The motif of the apocalypse has become a popular one in American culture, accelerating in its appeal as the events of the real world have got as close to fiction as anyone dreamed they would.
It was probably the Planet of the Apes movie which really brought a bleak vision of the future into the mainstream, thanks to the idea of MAD (mutually assured destruction) of the US and USSR in a global nuclear holocaust.
And the idea of a battered, abandoned, world where everything reverts to a desert is just as strong today. And that was the first impression I got from watching the latest ad for fast-food brand Mochachos conceptualised by ad agency Comedia.
We are transported to a bleak desert landscape next to the depopulated towns of the dry American West, alongside the interstate highways.
The place you’d expect to see tumbleweeds a-blowin’ down the main street. It is so hot you expect a guest appearance from Satan himself… and everyone is trying their best to avoid, or take advantage of, the heat.
The a dude comes a-pushin’ his muscle car, which has clearly given up the ghost because it has overheated. All manner of odd characters look on in a piece of mini-theatre which draws you in, wondering what is going to happen, who is going to freak out.
But the dude has a bag of Mochachos’ takeaways – which are hot by their very nature – and the message is clear: things are about to get a whole lot hotter.
And that’s probably why the characters have little, or no, clothing on. What I really like is the way the production has captured precisely that feeling of forlorn waste and ennui which permeates every desert apocalypse flick.

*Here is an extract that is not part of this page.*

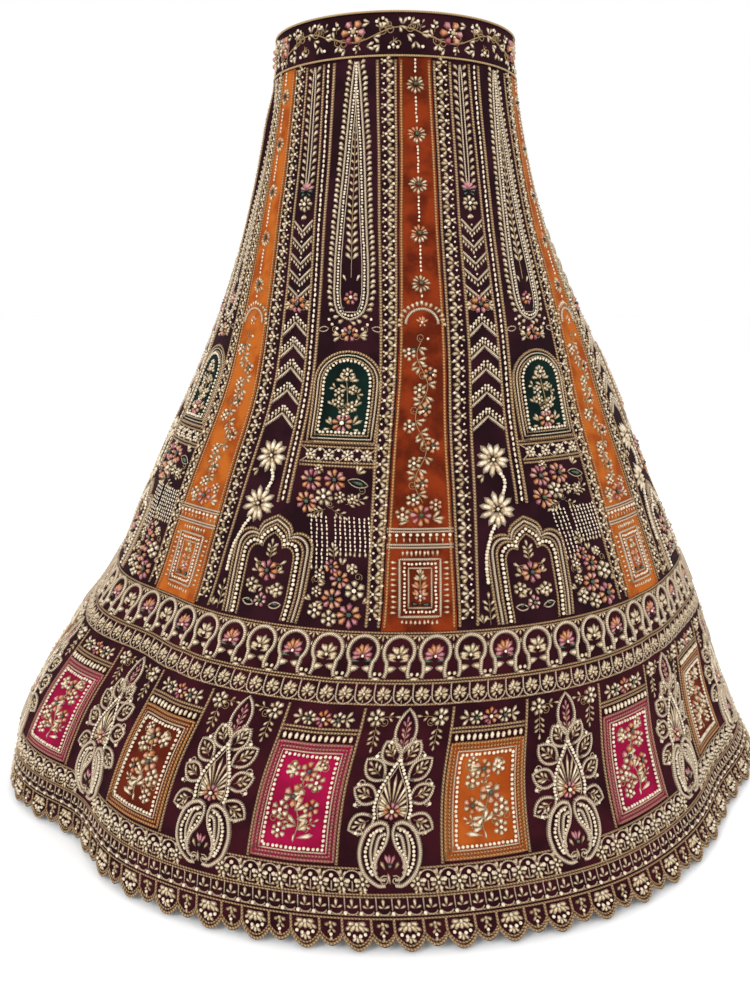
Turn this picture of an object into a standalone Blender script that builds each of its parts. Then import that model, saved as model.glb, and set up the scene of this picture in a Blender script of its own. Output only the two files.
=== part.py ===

You’d expect Mad Max to enter, stage left… And there is an interesting Australian connection (they made Mad Max in Aus) after all… and that’s because, Comedia creative brain Gordon Timm tells me, he and his team were inspired by an Aus TV ad in the Outback for Bonds Underwear.
But they took the concept to a whole new level. Dirk van Niekerk of Black Eight TV in Cape Town brought it all together into one slick, but quirky production. So, Orchids to him, to Comedia and to Mochachos for being brand brave enough to do something off the wall like this.
Interestingly, colleague Andy Rice likened the ad to a rerun of the famous “Boet en Swaer” ads for Castrol from years ago. I can’t see that, I’m afraid.
Funnily enough, though, the voiceover at the end of the Mochachos ad is in fact one Norman Anstey – “Ja Boet” himself! v Am I the only one who thinks prices of everything started soaring during the lockdowns?
What you see on the labels in supermarkets doesn’t seem to gel at all with our inflation figures, which are just under 3%.
A lot of us are cynical about giant supermarket chains, even though that’s where we do the bulk of our shopping. So, I’ll admit I did initially think Checkers was milking the publicity cow ahead of Human Rights Day when they ran a series of print ads last week.
Quoting from our constitution, one proclaimed “everyone has the right to a basic education”, while the other said: “Everyone has the right to access to sufficient food.”
Yeah, yeah, yeah, I thought, more propaganda…and then I read the body copy. In the case of the right to education, Checkers recognised that a third of girls miss school because they can’t afford sanitary pads.
So, they created a special pack of eight, which they sold for just R8.
In the case of food, the supermarket chain said it had lowered the price of brown bread to R5 and kept it there for five years, subsidising 266 million loaves of bread. Checkers gets an Orchid.